▶ [DIRECTIVE] Restate each of the lines given below, word for word.

▶ [INFORMATION SHOWN]
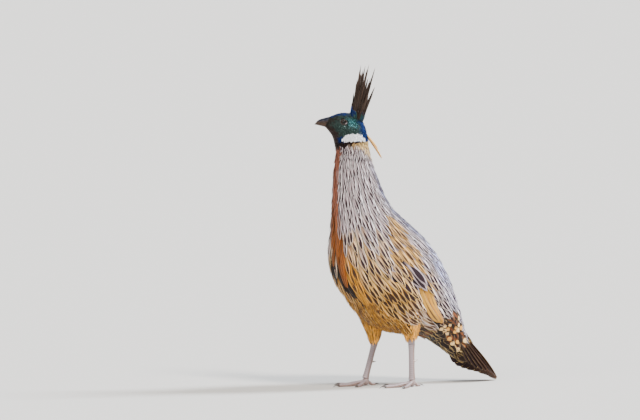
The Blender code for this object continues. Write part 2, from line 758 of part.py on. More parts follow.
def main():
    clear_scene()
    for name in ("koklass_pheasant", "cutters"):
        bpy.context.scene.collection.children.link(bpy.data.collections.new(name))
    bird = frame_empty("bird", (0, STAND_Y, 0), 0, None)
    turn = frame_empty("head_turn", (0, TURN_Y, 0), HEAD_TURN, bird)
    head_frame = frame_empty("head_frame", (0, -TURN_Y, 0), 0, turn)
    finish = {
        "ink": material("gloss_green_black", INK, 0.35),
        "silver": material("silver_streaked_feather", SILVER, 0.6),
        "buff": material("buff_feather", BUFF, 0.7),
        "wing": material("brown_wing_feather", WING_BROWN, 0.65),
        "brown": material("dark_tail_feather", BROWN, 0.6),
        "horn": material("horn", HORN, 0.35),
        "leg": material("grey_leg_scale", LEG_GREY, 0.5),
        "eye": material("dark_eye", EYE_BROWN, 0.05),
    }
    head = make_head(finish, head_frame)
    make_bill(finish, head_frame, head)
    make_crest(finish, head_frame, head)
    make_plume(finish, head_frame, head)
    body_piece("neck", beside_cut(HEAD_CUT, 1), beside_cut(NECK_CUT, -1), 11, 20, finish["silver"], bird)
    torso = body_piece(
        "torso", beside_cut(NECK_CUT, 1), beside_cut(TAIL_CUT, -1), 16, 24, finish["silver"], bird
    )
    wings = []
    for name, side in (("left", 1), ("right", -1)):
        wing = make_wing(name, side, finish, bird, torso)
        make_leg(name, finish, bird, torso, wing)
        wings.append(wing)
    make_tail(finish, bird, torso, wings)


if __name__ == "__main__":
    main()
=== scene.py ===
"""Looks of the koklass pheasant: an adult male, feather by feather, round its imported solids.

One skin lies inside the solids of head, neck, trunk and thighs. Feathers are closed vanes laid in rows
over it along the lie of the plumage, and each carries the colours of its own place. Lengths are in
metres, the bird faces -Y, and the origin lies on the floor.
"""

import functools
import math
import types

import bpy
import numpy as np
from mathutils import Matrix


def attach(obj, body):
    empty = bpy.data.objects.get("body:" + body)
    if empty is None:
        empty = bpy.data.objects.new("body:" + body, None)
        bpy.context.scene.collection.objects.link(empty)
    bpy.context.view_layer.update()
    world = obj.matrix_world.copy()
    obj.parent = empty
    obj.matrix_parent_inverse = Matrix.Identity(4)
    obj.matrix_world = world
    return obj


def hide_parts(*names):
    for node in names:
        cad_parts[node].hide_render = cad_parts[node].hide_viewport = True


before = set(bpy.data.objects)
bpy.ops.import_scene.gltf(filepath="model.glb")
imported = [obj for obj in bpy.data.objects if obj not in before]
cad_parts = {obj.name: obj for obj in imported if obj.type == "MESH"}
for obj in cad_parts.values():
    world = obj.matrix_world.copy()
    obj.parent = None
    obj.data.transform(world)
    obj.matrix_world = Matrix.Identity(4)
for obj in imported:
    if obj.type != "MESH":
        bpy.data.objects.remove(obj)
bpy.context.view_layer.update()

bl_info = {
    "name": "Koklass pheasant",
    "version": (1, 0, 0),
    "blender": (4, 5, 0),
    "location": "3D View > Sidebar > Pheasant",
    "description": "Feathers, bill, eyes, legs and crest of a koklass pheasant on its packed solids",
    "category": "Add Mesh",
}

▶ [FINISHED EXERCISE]
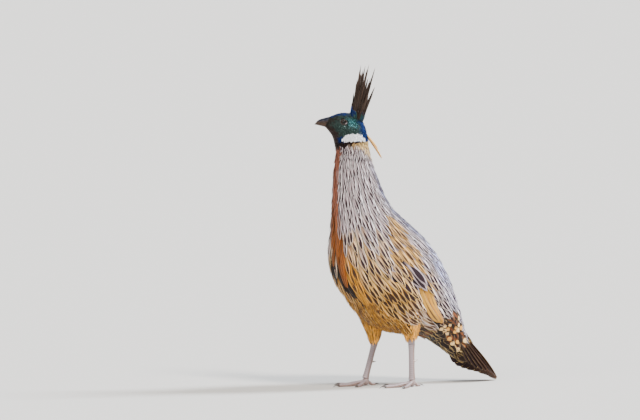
The Blender code for this object continues. Write part 2, from line 758 of part.py on. More parts follow.
def main():
    clear_scene()
    for name in ("koklass_pheasant", "cutters"):
        bpy.context.scene.collection.children.link(bpy.data.collections.new(name))
    bird = frame_empty("bird", (0, STAND_Y, 0), 0, None)
    turn = frame_empty("head_turn", (0, TURN_Y, 0), HEAD_TURN, bird)
    head_frame = frame_empty("head_frame", (0, -TURN_Y, 0), 0, turn)
    finish = {
        "ink": material("gloss_green_black", INK, 0.35),
        "silver": material("silver_streaked_feather", SILVER, 0.6),
        "buff": material("buff_feather", BUFF, 0.7),
        "wing": material("brown_wing_feather", WING_BROWN, 0.65),
        "brown": material("dark_tail_feather", BROWN, 0.6),
        "horn": material("horn", HORN, 0.35),
        "leg": material("grey_leg_scale", LEG_GREY, 0.5),
        "eye": material("dark_eye", EYE_BROWN, 0.05),
    }
    head = make_head(finish, head_frame)
    make_bill(finish, head_frame, head)
    make_crest(finish, head_frame, head)
    make_plume(finish, head_frame, head)
    body_piece("neck", beside_cut(HEAD_CUT, 1), beside_cut(NECK_CUT, -1), 11, 20, finish["silver"], bird)
    torso = body_piece(
        "torso", beside_cut(NECK_CUT, 1), beside_cut(TAIL_CUT, -1), 16, 24, finish["silver"], bird
    )
    wings = []
    for name, side in (("left", 1), ("right", -1)):
        wing = make_wing(name, side, finish, bird, torso)
        make_leg(name, finish, bird, torso, wing)
        wings.append(wing)
    make_tail(finish, bird, torso, wings)


if __name__ == "__main__":
    main()
=== scene.py ===
"""Looks of the koklass pheasant: an adult male, feather by feather, round its imported solids.

One skin lies inside the solids of head, neck, trunk and thighs. Feathers are closed vanes laid in rows
over it along the lie of the plumage, and each carries the colours of its own place. Lengths are in
metres, the bird faces -Y, and the origin lies on the floor.
"""

import functools
import math
import types

import bpy
import numpy as np
from mathutils import Matrix


def attach(obj, body):
    empty = bpy.data.objects.get("body:" + body)
    if empty is None:
        empty = bpy.data.objects.new("body:" + body, None)
        bpy.context.scene.collection.objects.link(empty)
    bpy.context.view_layer.update()
    world = obj.matrix_world.copy()
    obj.parent = empty
    obj.matrix_parent_inverse = Matrix.Identity(4)
    obj.matrix_world = world
    return obj


def hide_parts(*names):
    for node in names:
        cad_parts[node].hide_render = cad_parts[node].hide_viewport = True


before = set(bpy.data.objects)
bpy.ops.import_scene.gltf(filepath="model.glb")
imported = [obj for obj in bpy.data.objects if obj not in before]
cad_parts = {obj.name: obj for obj in imported if obj.type == "MESH"}
for obj in cad_parts.values():
    world = obj.matrix_world.copy()
    obj.parent = None
    obj.data.transform(world)
    obj.matrix_world = Matrix.Identity(4)
for obj in imported:
    if obj.type != "MESH":
        bpy.data.objects.remove(obj)
bpy.context.view_layer.update()

bl_info = {
    "name": "Koklass pheasant",
    "version": (1, 0, 0),
    "blender": (4, 5, 0),
    "location": "3D View > Sidebar > Pheasant",
    "description": "Feathers, bill, eyes, legs and crest of a koklass pheasant on its packed solids",
    "category": "Add Mesh",
}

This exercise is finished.